Your task is to copy every line of this material exactly.

********************

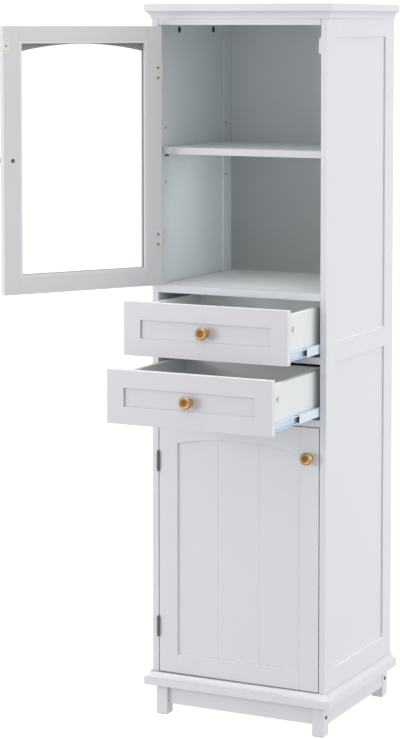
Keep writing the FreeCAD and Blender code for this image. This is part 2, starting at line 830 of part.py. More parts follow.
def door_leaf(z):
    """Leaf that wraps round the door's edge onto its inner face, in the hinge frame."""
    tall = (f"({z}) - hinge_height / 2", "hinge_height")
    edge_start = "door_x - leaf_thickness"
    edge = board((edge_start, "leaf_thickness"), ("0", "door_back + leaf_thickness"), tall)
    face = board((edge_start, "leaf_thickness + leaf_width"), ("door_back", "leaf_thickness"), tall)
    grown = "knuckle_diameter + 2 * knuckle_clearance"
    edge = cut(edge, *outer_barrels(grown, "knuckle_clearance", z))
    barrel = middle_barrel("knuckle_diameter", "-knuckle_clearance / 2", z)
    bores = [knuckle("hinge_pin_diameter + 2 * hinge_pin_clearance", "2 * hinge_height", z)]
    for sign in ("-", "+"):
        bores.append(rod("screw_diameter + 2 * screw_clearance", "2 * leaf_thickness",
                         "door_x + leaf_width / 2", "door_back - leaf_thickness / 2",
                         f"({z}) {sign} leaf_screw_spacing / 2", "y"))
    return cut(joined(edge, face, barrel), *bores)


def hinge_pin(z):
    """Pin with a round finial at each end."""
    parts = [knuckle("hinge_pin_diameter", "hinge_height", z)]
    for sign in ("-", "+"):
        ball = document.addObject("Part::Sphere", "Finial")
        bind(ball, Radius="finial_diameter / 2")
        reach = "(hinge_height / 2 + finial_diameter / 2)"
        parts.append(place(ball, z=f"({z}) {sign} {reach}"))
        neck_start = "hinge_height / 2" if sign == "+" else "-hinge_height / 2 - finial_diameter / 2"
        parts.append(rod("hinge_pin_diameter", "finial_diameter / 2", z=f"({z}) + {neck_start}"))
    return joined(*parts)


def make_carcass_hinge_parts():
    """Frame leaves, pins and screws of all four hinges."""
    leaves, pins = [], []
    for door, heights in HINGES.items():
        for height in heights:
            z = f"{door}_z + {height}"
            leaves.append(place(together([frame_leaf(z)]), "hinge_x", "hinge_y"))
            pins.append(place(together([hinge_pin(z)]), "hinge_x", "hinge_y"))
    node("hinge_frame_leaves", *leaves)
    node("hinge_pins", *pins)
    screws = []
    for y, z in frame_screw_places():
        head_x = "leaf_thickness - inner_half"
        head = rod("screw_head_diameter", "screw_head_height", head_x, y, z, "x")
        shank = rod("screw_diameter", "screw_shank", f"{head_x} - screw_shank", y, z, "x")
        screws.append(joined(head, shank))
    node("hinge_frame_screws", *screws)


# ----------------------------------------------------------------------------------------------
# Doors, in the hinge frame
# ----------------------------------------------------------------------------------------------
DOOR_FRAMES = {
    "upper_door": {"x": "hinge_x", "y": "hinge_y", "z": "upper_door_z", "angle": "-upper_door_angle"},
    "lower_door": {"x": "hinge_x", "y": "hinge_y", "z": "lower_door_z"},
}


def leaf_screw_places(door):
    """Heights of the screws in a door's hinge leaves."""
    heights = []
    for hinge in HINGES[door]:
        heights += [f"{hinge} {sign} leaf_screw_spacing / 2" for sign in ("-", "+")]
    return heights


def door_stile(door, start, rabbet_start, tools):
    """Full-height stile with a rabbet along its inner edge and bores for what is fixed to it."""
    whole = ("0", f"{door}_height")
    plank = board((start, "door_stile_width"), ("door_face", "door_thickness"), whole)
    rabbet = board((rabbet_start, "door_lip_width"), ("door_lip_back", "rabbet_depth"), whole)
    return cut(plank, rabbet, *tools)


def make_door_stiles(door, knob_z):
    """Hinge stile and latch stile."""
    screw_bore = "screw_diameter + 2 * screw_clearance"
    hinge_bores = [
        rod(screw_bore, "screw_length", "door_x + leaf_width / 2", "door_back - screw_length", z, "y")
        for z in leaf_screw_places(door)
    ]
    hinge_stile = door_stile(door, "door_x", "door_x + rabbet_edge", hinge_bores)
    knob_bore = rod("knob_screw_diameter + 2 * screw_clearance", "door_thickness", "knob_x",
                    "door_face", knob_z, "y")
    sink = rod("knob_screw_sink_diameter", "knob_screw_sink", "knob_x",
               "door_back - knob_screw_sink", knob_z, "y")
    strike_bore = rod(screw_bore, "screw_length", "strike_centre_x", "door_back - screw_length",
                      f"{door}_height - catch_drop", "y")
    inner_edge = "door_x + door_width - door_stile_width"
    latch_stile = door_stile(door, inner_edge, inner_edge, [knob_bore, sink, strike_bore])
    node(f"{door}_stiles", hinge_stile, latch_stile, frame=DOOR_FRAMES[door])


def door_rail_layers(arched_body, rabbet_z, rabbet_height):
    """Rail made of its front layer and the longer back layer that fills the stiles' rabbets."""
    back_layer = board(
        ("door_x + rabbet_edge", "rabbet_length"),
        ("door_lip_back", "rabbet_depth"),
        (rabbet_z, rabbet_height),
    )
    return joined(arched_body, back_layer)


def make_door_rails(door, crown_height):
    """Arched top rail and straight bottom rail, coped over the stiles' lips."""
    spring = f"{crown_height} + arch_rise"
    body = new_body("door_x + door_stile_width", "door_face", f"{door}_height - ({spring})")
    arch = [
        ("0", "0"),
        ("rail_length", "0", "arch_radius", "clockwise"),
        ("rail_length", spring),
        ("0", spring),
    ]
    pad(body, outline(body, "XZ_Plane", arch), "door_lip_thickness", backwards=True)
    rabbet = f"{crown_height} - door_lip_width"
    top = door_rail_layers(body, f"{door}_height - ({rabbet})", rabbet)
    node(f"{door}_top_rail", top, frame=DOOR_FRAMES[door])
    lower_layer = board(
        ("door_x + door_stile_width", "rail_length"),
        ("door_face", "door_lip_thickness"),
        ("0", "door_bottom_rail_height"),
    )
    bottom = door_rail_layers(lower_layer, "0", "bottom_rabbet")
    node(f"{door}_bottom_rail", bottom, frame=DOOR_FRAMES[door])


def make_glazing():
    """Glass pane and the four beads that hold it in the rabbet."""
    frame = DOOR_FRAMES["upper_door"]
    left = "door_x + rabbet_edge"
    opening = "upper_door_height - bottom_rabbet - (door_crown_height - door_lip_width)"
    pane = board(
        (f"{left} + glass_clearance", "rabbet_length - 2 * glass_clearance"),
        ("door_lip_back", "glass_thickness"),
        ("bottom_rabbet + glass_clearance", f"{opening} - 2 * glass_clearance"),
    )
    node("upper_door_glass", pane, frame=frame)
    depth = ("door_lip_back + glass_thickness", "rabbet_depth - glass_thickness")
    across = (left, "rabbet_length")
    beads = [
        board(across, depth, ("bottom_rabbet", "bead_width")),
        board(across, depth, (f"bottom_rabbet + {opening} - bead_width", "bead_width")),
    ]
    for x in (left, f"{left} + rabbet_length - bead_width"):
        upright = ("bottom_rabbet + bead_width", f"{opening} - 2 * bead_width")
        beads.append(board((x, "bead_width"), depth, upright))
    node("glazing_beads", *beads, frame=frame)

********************

_Correct result_.
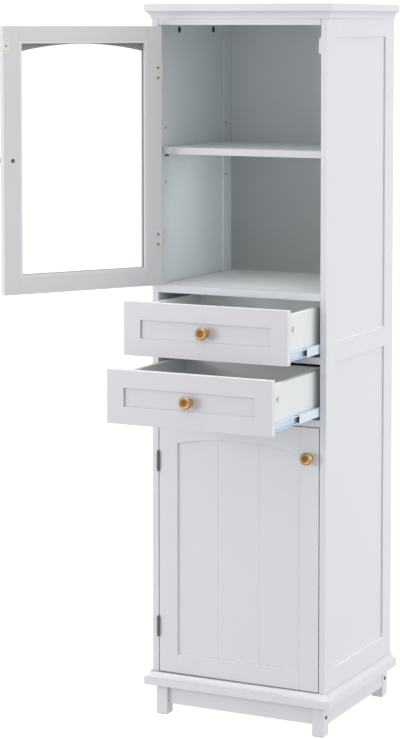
Keep writing the FreeCAD and Blender code for this image. This is part 2, starting at line 830 of part.py. More parts follow.
def door_leaf(z):
    """Leaf that wraps round the door's edge onto its inner face, in the hinge frame."""
    tall = (f"({z}) - hinge_height / 2", "hinge_height")
    edge_start = "door_x - leaf_thickness"
    edge = board((edge_start, "leaf_thickness"), ("0", "door_back + leaf_thickness"), tall)
    face = board((edge_start, "leaf_thickness + leaf_width"), ("door_back", "leaf_thickness"), tall)
    grown = "knuckle_diameter + 2 * knuckle_clearance"
    edge = cut(edge, *outer_barrels(grown, "knuckle_clearance", z))
    barrel = middle_barrel("knuckle_diameter", "-knuckle_clearance / 2", z)
    bores = [knuckle("hinge_pin_diameter + 2 * hinge_pin_clearance", "2 * hinge_height", z)]
    for sign in ("-", "+"):
        bores.append(rod("screw_diameter + 2 * screw_clearance", "2 * leaf_thickness",
                         "door_x + leaf_width / 2", "door_back - leaf_thickness / 2",
                         f"({z}) {sign} leaf_screw_spacing / 2", "y"))
    return cut(joined(edge, face, barrel), *bores)


def hinge_pin(z):
    """Pin with a round finial at each end."""
    parts = [knuckle("hinge_pin_diameter", "hinge_height", z)]
    for sign in ("-", "+"):
        ball = document.addObject("Part::Sphere", "Finial")
        bind(ball, Radius="finial_diameter / 2")
        reach = "(hinge_height / 2 + finial_diameter / 2)"
        parts.append(place(ball, z=f"({z}) {sign} {reach}"))
        neck_start = "hinge_height / 2" if sign == "+" else "-hinge_height / 2 - finial_diameter / 2"
        parts.append(rod("hinge_pin_diameter", "finial_diameter / 2", z=f"({z}) + {neck_start}"))
    return joined(*parts)


def make_carcass_hinge_parts():
    """Frame leaves, pins and screws of all four hinges."""
    leaves, pins = [], []
    for door, heights in HINGES.items():
        for height in heights:
            z = f"{door}_z + {height}"
            leaves.append(place(together([frame_leaf(z)]), "hinge_x", "hinge_y"))
            pins.append(place(together([hinge_pin(z)]), "hinge_x", "hinge_y"))
    node("hinge_frame_leaves", *leaves)
    node("hinge_pins", *pins)
    screws = []
    for y, z in frame_screw_places():
        head_x = "leaf_thickness - inner_half"
        head = rod("screw_head_diameter", "screw_head_height", head_x, y, z, "x")
        shank = rod("screw_diameter", "screw_shank", f"{head_x} - screw_shank", y, z, "x")
        screws.append(joined(head, shank))
    node("hinge_frame_screws", *screws)


# ----------------------------------------------------------------------------------------------
# Doors, in the hinge frame
# ----------------------------------------------------------------------------------------------
DOOR_FRAMES = {
    "upper_door": {"x": "hinge_x", "y": "hinge_y", "z": "upper_door_z", "angle": "-upper_door_angle"},
    "lower_door": {"x": "hinge_x", "y": "hinge_y", "z": "lower_door_z"},
}


def leaf_screw_places(door):
    """Heights of the screws in a door's hinge leaves."""
    heights = []
    for hinge in HINGES[door]:
        heights += [f"{hinge} {sign} leaf_screw_spacing / 2" for sign in ("-", "+")]
    return heights


def door_stile(door, start, rabbet_start, tools):
    """Full-height stile with a rabbet along its inner edge and bores for what is fixed to it."""
    whole = ("0", f"{door}_height")
    plank = board((start, "door_stile_width"), ("door_face", "door_thickness"), whole)
    rabbet = board((rabbet_start, "door_lip_width"), ("door_lip_back", "rabbet_depth"), whole)
    return cut(plank, rabbet, *tools)


def make_door_stiles(door, knob_z):
    """Hinge stile and latch stile."""
    screw_bore = "screw_diameter + 2 * screw_clearance"
    hinge_bores = [
        rod(screw_bore, "screw_length", "door_x + leaf_width / 2", "door_back - screw_length", z, "y")
        for z in leaf_screw_places(door)
    ]
    hinge_stile = door_stile(door, "door_x", "door_x + rabbet_edge", hinge_bores)
    knob_bore = rod("knob_screw_diameter + 2 * screw_clearance", "door_thickness", "knob_x",
                    "door_face", knob_z, "y")
    sink = rod("knob_screw_sink_diameter", "knob_screw_sink", "knob_x",
               "door_back - knob_screw_sink", knob_z, "y")
    strike_bore = rod(screw_bore, "screw_length", "strike_centre_x", "door_back - screw_length",
                      f"{door}_height - catch_drop", "y")
    inner_edge = "door_x + door_width - door_stile_width"
    latch_stile = door_stile(door, inner_edge, inner_edge, [knob_bore, sink, strike_bore])
    node(f"{door}_stiles", hinge_stile, latch_stile, frame=DOOR_FRAMES[door])


def door_rail_layers(arched_body, rabbet_z, rabbet_height):
    """Rail made of its front layer and the longer back layer that fills the stiles' rabbets."""
    back_layer = board(
        ("door_x + rabbet_edge", "rabbet_length"),
        ("door_lip_back", "rabbet_depth"),
        (rabbet_z, rabbet_height),
    )
    return joined(arched_body, back_layer)


def make_door_rails(door, crown_height):
    """Arched top rail and straight bottom rail, coped over the stiles' lips."""
    spring = f"{crown_height} + arch_rise"
    body = new_body("door_x + door_stile_width", "door_face", f"{door}_height - ({spring})")
    arch = [
        ("0", "0"),
        ("rail_length", "0", "arch_radius", "clockwise"),
        ("rail_length", spring),
        ("0", spring),
    ]
    pad(body, outline(body, "XZ_Plane", arch), "door_lip_thickness", backwards=True)
    rabbet = f"{crown_height} - door_lip_width"
    top = door_rail_layers(body, f"{door}_height - ({rabbet})", rabbet)
    node(f"{door}_top_rail", top, frame=DOOR_FRAMES[door])
    lower_layer = board(
        ("door_x + door_stile_width", "rail_length"),
        ("door_face", "door_lip_thickness"),
        ("0", "door_bottom_rail_height"),
    )
    bottom = door_rail_layers(lower_layer, "0", "bottom_rabbet")
    node(f"{door}_bottom_rail", bottom, frame=DOOR_FRAMES[door])


def make_glazing():
    """Glass pane and the four beads that hold it in the rabbet."""
    frame = DOOR_FRAMES["upper_door"]
    left = "door_x + rabbet_edge"
    opening = "upper_door_height - bottom_rabbet - (door_crown_height - door_lip_width)"
    pane = board(
        (f"{left} + glass_clearance", "rabbet_length - 2 * glass_clearance"),
        ("door_lip_back", "glass_thickness"),
        ("bottom_rabbet + glass_clearance", f"{opening} - 2 * glass_clearance"),
    )
    node("upper_door_glass", pane, frame=frame)
    depth = ("door_lip_back + glass_thickness", "rabbet_depth - glass_thickness")
    across = (left, "rabbet_length")
    beads = [
        board(across, depth, ("bottom_rabbet", "bead_width")),
        board(across, depth, (f"bottom_rabbet + {opening} - bead_width", "bead_width")),
    ]
    for x in (left, f"{left} + rabbet_length - bead_width"):
        upright = ("bottom_rabbet + bead_width", f"{opening} - 2 * bead_width")
        beads.append(board((x, "bead_width"), depth, upright))
    node("glazing_beads", *beads, frame=frame)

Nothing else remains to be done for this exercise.